╭──
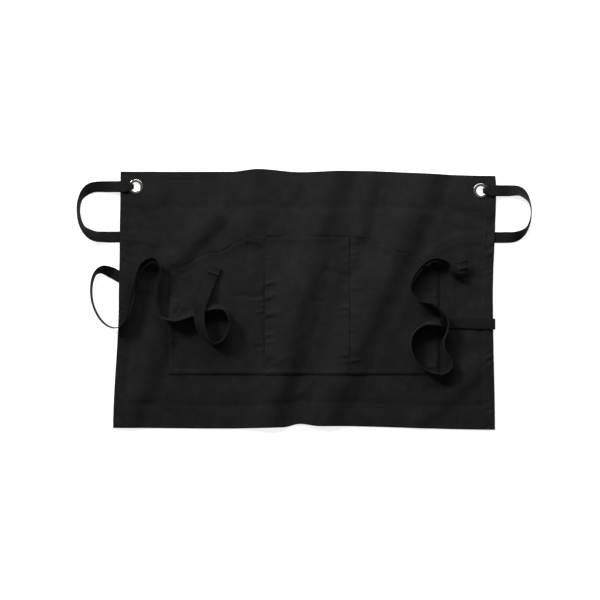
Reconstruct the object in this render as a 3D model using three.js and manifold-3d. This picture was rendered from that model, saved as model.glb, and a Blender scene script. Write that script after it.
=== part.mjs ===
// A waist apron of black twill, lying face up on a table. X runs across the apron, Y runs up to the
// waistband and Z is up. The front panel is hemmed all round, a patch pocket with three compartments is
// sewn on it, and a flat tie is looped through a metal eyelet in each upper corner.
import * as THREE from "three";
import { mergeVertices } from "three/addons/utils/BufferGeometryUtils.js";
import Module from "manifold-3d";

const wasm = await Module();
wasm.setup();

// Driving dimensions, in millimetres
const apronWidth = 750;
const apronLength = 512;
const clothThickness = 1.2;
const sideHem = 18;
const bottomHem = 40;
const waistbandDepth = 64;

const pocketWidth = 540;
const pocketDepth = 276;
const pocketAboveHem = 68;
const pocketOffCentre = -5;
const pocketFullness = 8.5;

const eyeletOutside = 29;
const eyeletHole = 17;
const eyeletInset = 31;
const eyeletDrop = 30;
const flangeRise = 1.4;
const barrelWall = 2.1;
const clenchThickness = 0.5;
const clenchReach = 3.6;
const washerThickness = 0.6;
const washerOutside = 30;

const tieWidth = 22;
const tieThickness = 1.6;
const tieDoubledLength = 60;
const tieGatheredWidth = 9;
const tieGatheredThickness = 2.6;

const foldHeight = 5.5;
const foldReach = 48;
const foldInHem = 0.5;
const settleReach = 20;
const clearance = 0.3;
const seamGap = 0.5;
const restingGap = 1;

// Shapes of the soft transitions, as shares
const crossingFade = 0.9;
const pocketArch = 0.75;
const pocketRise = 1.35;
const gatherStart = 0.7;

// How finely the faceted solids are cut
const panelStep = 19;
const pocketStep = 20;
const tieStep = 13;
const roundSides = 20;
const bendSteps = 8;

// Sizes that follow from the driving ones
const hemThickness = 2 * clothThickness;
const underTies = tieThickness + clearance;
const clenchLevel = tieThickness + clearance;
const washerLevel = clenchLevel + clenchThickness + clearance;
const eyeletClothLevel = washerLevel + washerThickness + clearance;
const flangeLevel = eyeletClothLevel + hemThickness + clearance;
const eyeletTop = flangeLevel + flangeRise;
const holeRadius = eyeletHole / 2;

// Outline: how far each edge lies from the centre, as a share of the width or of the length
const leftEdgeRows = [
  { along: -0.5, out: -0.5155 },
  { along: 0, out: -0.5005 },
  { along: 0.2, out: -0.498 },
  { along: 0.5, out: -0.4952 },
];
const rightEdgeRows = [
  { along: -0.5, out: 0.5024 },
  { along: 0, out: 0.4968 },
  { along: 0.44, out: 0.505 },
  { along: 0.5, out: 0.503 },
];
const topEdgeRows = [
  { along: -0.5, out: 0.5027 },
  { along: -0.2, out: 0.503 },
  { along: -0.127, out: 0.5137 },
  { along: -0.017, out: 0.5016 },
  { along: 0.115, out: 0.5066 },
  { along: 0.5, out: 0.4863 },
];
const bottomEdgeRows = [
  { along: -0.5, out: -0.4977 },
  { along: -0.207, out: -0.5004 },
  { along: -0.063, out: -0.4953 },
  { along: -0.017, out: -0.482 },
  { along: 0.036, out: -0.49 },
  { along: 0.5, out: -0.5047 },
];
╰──
▶ EXERCISE AIM:
Set down, exactly as written, each line of the data from its opening line through the one containing "const waistbandDepth = 64;". Output nothing more.

▶ CORRECT ANSWER:
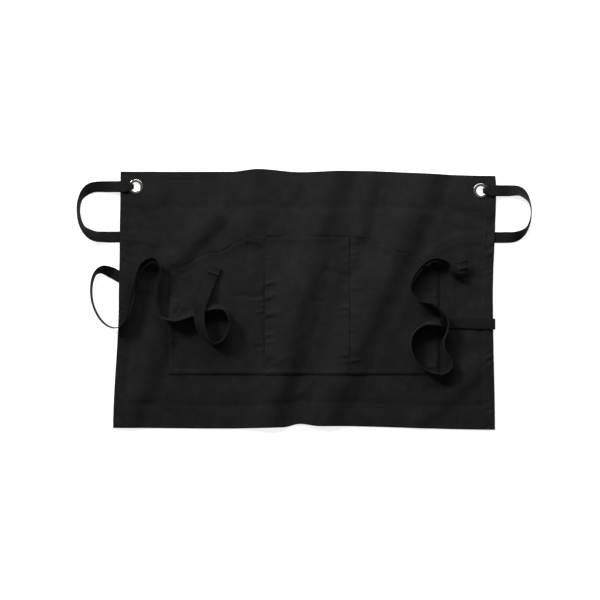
Reconstruct the object in this render as a 3D model using three.js and manifold-3d. This picture was rendered from that model, saved as model.glb, and a Blender scene script. Write that script after it.
=== part.mjs ===
// A waist apron of black twill, lying face up on a table. X runs across the apron, Y runs up to the
// waistband and Z is up. The front panel is hemmed all round, a patch pocket with three compartments is
// sewn on it, and a flat tie is looped through a metal eyelet in each upper corner.
import * as THREE from "three";
import { mergeVertices } from "three/addons/utils/BufferGeometryUtils.js";
import Module from "manifold-3d";

const wasm = await Module();
wasm.setup();

// Driving dimensions, in millimetres
const apronWidth = 750;
const apronLength = 512;
const clothThickness = 1.2;
const sideHem = 18;
const bottomHem = 40;
const waistbandDepth = 64;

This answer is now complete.